JOB>
Each entry must be reproduced precisely as it stands.

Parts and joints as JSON
=====

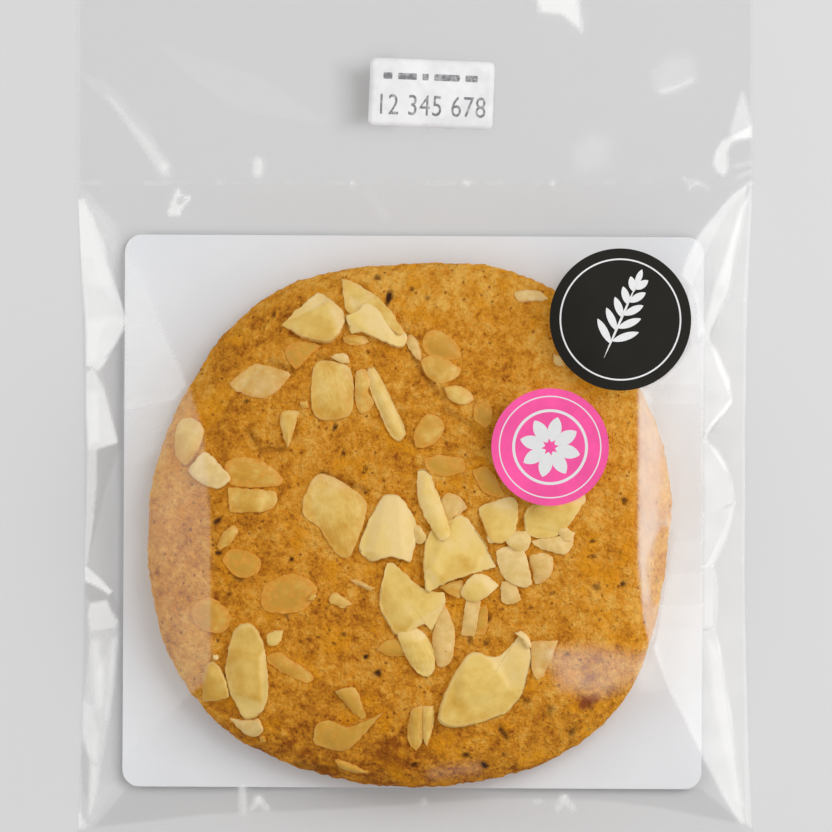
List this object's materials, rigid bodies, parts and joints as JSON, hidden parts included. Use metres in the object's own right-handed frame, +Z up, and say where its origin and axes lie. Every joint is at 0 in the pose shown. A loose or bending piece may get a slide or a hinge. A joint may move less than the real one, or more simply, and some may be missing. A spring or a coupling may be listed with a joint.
{
  "type": "almond orange cookie in a clear bag",
  "caption": "Large round almond orange cookie with almond slices on top, on a white card, heat-sealed in a flat clear bag with plain stickers.",
  "frame": {"origin": "centre of the underside of the flat-lying bag, on the surface that it rests on", "axes": "+Z up out of the shown face of the pack, +Y along the bag towards its open top end, +X to the right as seen from above"},
  "size_m": [0.12, 0.16, 0.0143],
  "materials": {
    "dough": "baked golden-brown dough, sandy and matt, with dark specks of peel",
    "almond": "sliced blanched almond, cream to pale gold, slightly waxy",
    "card_board": "smooth white food card",
    "clear_film": "clear glossy cellophane, crumpled along its sides",
    "black_label": "black satin paper sticker with a plain white sprig",
    "pink_label": "pink satin paper sticker with a plain white fruit slice",
    "white_label": "white price-gun label with plain grey digits"
  },
  "bodies": {
    "root": {"bag": "clear_film", "card": "card_board", "cookie": "dough", "almond_slice_1": "almond", "almond_slice_2": "almond", "almond_slice_3": "almond", "almond_slice_4": "almond", "almond_slice_5": "almond", "almond_slice_6": "almond", "almond_slice_7": "almond", "almond_slice_8": "almond", "almond_slice_9": "almond", "almond_slice_10": "almond", "almond_slice_11": "almond", "almond_slice_12": "almond", "round_label_black": "black_label", "round_label_pink": "pink_label", "date_label": "white_label"}
  },
  "joints": []
}
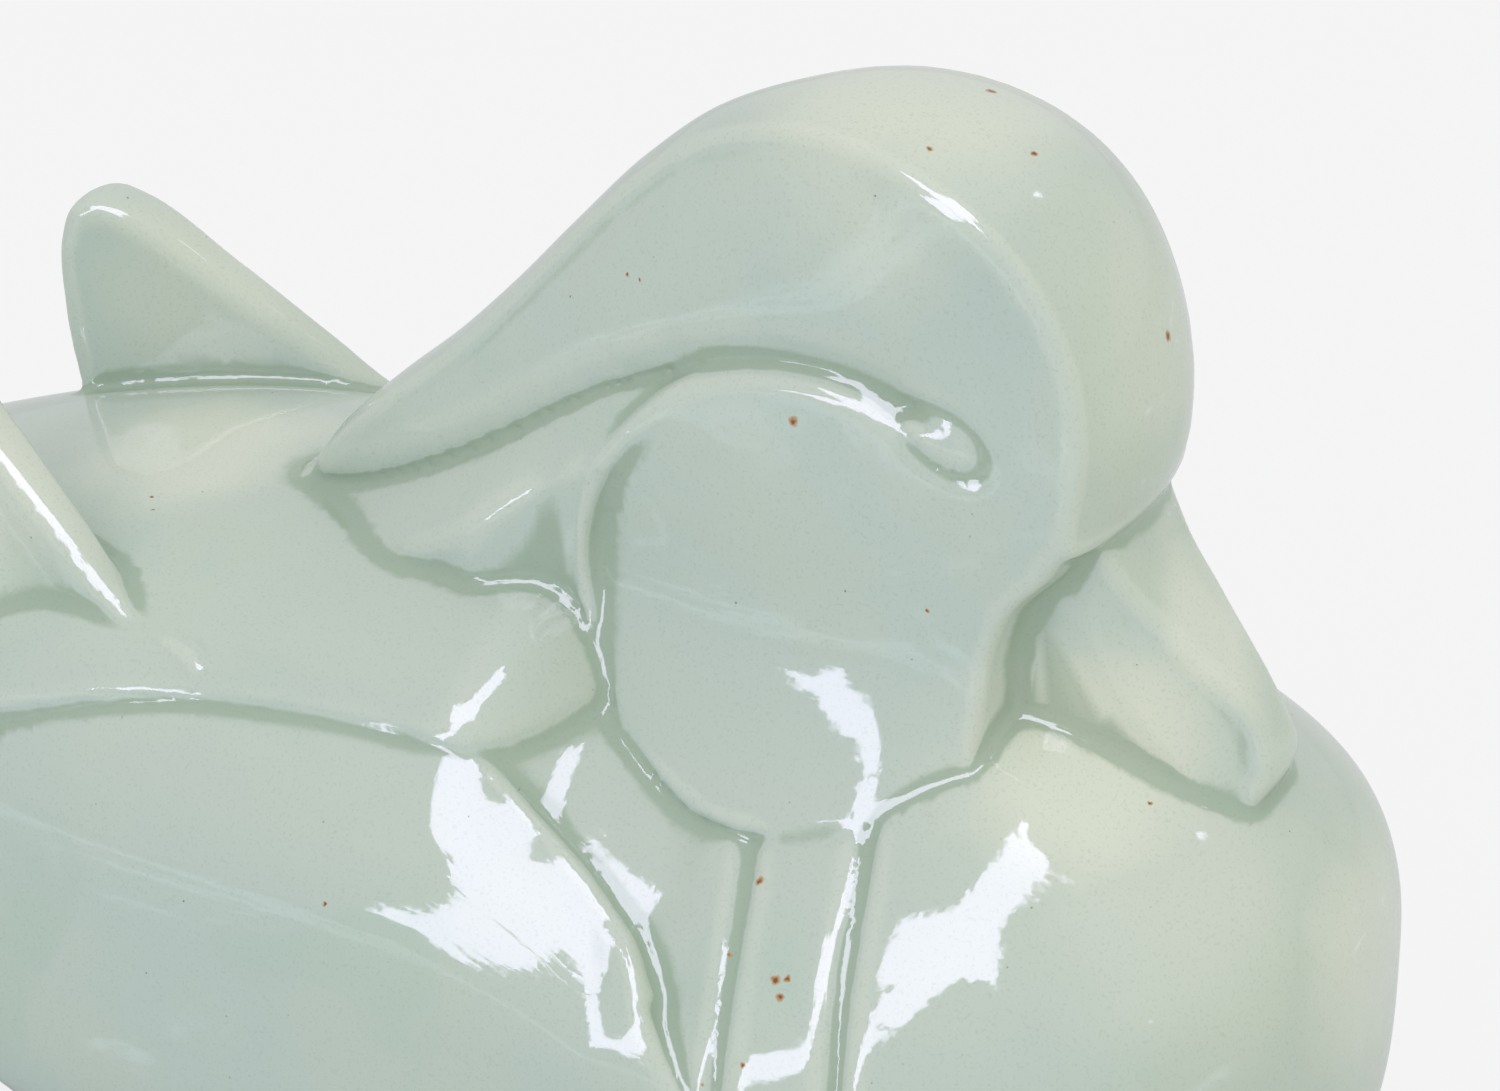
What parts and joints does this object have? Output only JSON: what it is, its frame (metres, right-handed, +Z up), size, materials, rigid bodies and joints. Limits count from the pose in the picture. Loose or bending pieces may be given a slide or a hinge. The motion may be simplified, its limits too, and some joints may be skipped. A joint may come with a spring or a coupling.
{
  "type": "mandarin duck figure",
  "caption": "Seated mandarin duck figure with a long crest, a carved cheek, wings in relief and raised sail feathers, cast hollow in glazed porcelain, for display.",
  "frame": {"origin": "centre of the figure's bounding box on the plane of its flat base", "axes": "+X towards the bill along the body, +Y to the bird's left side, +Z up from the base"},
  "size_m": [0.2618, 0.126, 0.1707],
  "materials": {
    "celadon_glaze": "glossy pale celadon glaze over porcelain"
  },
  "bodies": {
    "root": {"mandarin_duck": "celadon_glaze"}
  },
  "joints": []
}
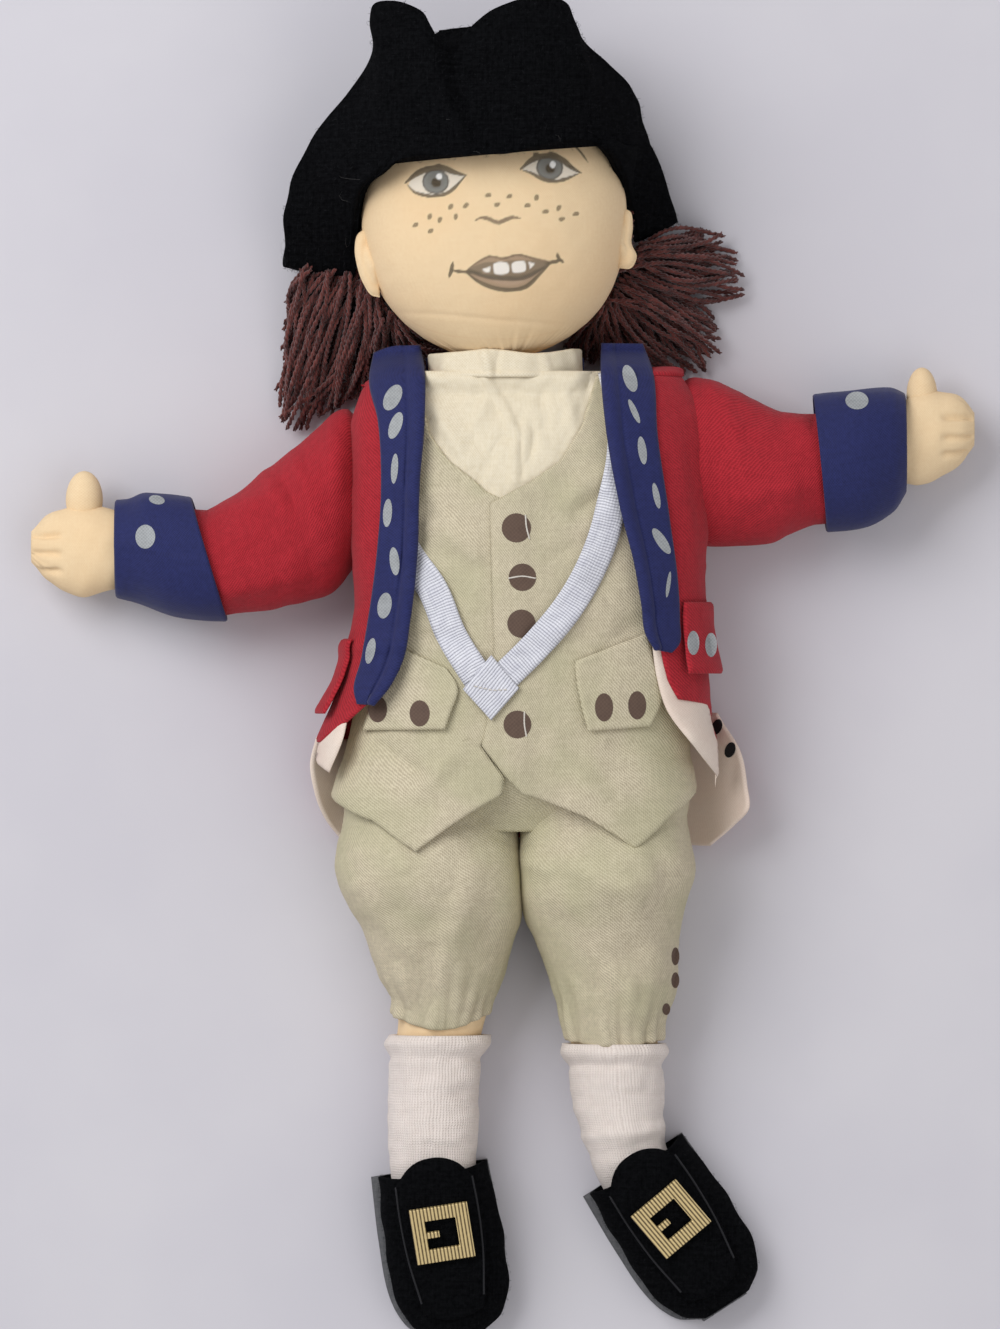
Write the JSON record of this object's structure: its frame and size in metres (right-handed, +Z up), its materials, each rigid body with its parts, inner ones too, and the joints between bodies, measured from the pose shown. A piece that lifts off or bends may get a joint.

=====

SOLVED EXERCISE>
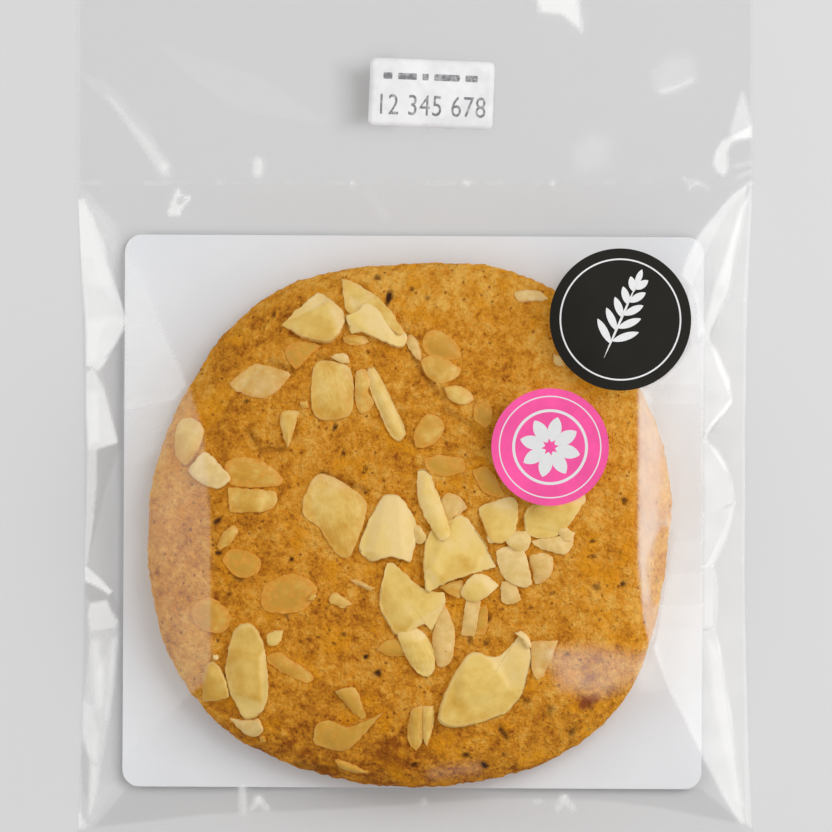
List this object's materials, rigid bodies, parts and joints as JSON, hidden parts included. Use metres in the object's own right-handed frame, +Z up, and say where its origin and axes lie. Every joint is at 0 in the pose shown. A loose or bending piece may get a slide or a hinge. A joint may move less than the real one, or more simply, and some may be missing. A spring or a coupling may be listed with a joint.
{
  "type": "almond orange cookie in a clear bag",
  "caption": "Large round almond orange cookie with almond slices on top, on a white card, heat-sealed in a flat clear bag with plain stickers.",
  "frame": {"origin": "centre of the underside of the flat-lying bag, on the surface that it rests on", "axes": "+Z up out of the shown face of the pack, +Y along the bag towards its open top end, +X to the right as seen from above"},
  "size_m": [0.12, 0.16, 0.0143],
  "materials": {
    "dough": "baked golden-brown dough, sandy and matt, with dark specks of peel",
    "almond": "sliced blanched almond, cream to pale gold, slightly waxy",
    "card_board": "smooth white food card",
    "clear_film": "clear glossy cellophane, crumpled along its sides",
    "black_label": "black satin paper sticker with a plain white sprig",
    "pink_label": "pink satin paper sticker with a plain white fruit slice",
    "white_label": "white price-gun label with plain grey digits"
  },
  "bodies": {
    "root": {"bag": "clear_film", "card": "card_board", "cookie": "dough", "almond_slice_1": "almond", "almond_slice_2": "almond", "almond_slice_3": "almond", "almond_slice_4": "almond", "almond_slice_5": "almond", "almond_slice_6": "almond", "almond_slice_7": "almond", "almond_slice_8": "almond", "almond_slice_9": "almond", "almond_slice_10": "almond", "almond_slice_11": "almond", "almond_slice_12": "almond", "round_label_black": "black_label", "round_label_pink": "pink_label", "date_label": "white_label"}
  },
  "joints": []
}
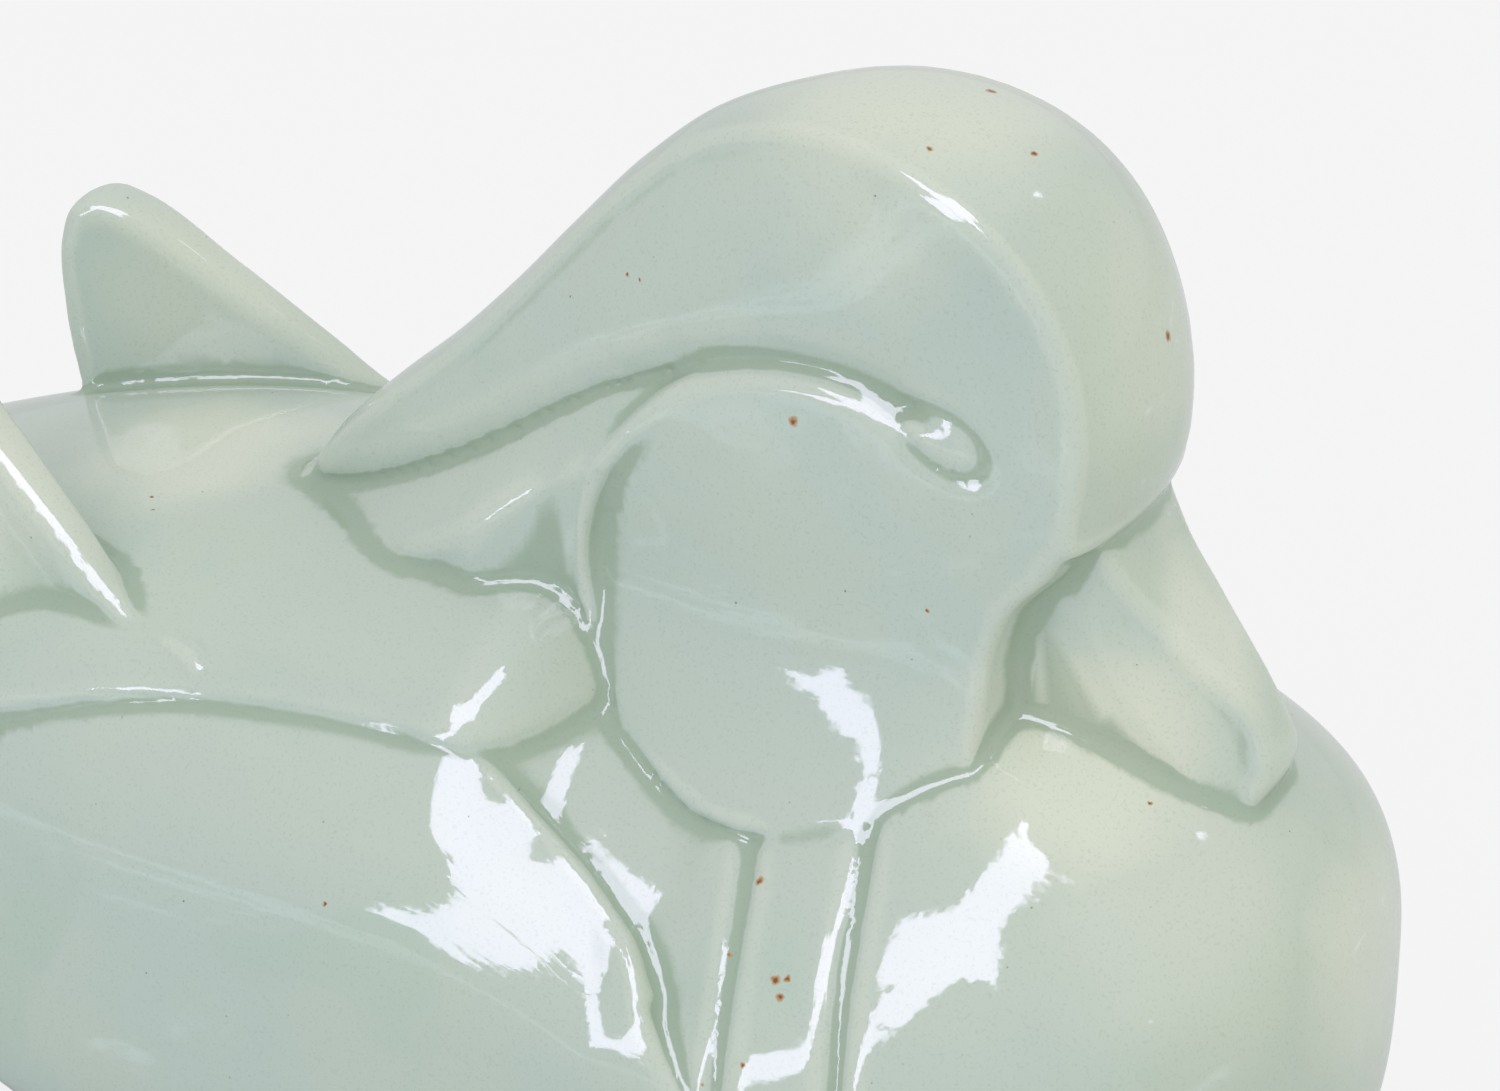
What parts and joints does this object have? Output only JSON: what it is, its frame (metres, right-handed, +Z up), size, materials, rigid bodies and joints. Limits count from the pose in the picture. Loose or bending pieces may be given a slide or a hinge. The motion may be simplified, its limits too, and some joints may be skipped. A joint may come with a spring or a coupling.
{
  "type": "mandarin duck figure",
  "caption": "Seated mandarin duck figure with a long crest, a carved cheek, wings in relief and raised sail feathers, cast hollow in glazed porcelain, for display.",
  "frame": {"origin": "centre of the figure's bounding box on the plane of its flat base", "axes": "+X towards the bill along the body, +Y to the bird's left side, +Z up from the base"},
  "size_m": [0.2618, 0.126, 0.1707],
  "materials": {
    "celadon_glaze": "glossy pale celadon glaze over porcelain"
  },
  "bodies": {
    "root": {"mandarin_duck": "celadon_glaze"}
  },
  "joints": []
}
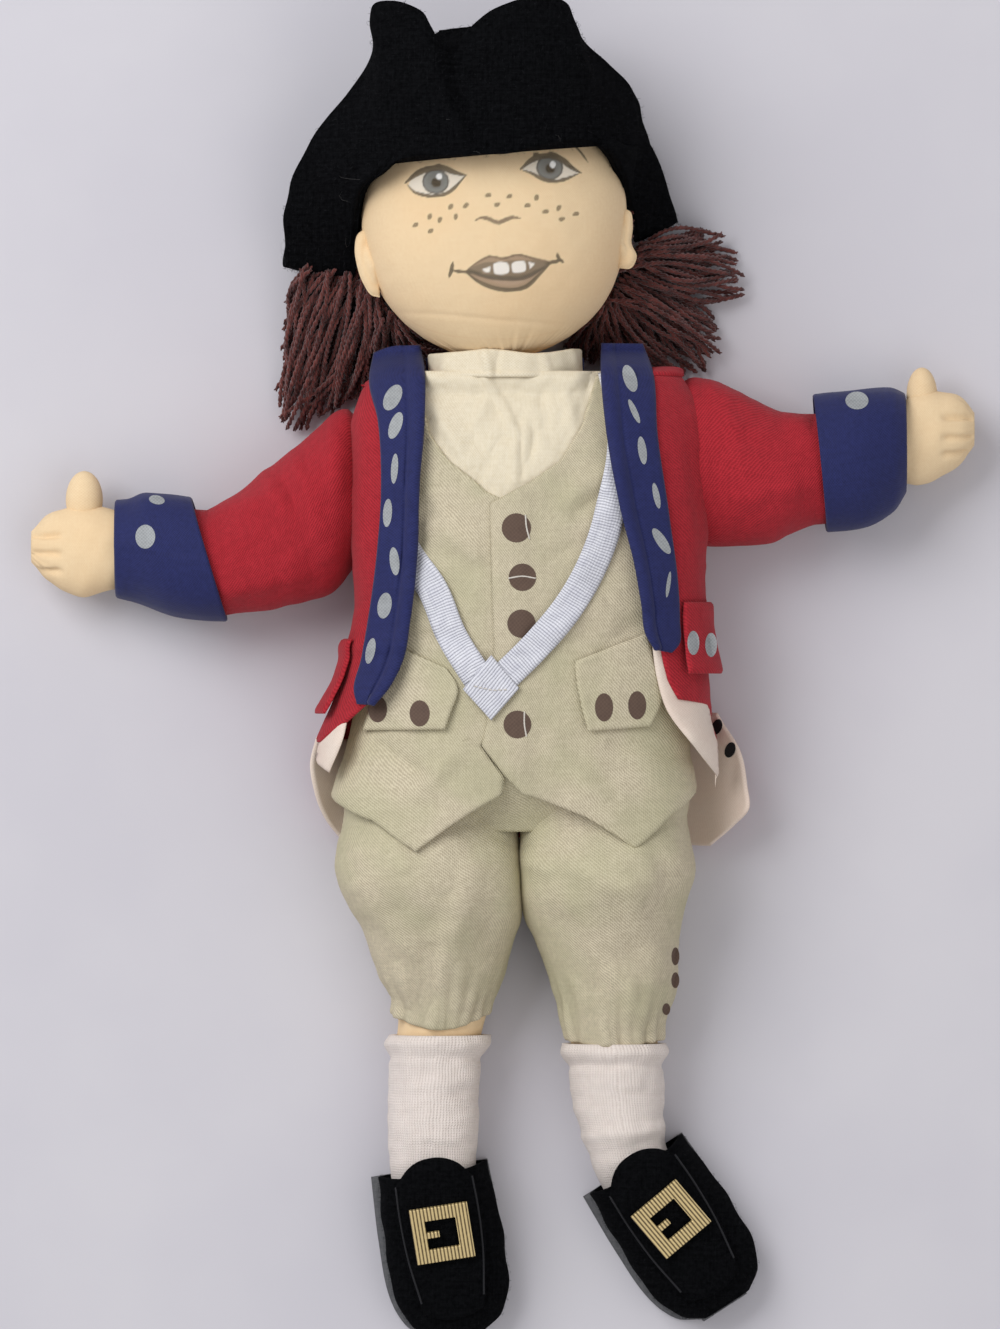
Write the JSON record of this object's structure: its frame and size in metres (right-handed, +Z up), its materials, each rigid body with its parts, inner ones too, and the joints between bodies, measured from the pose shown. A piece that lifts off or bends may get a joint.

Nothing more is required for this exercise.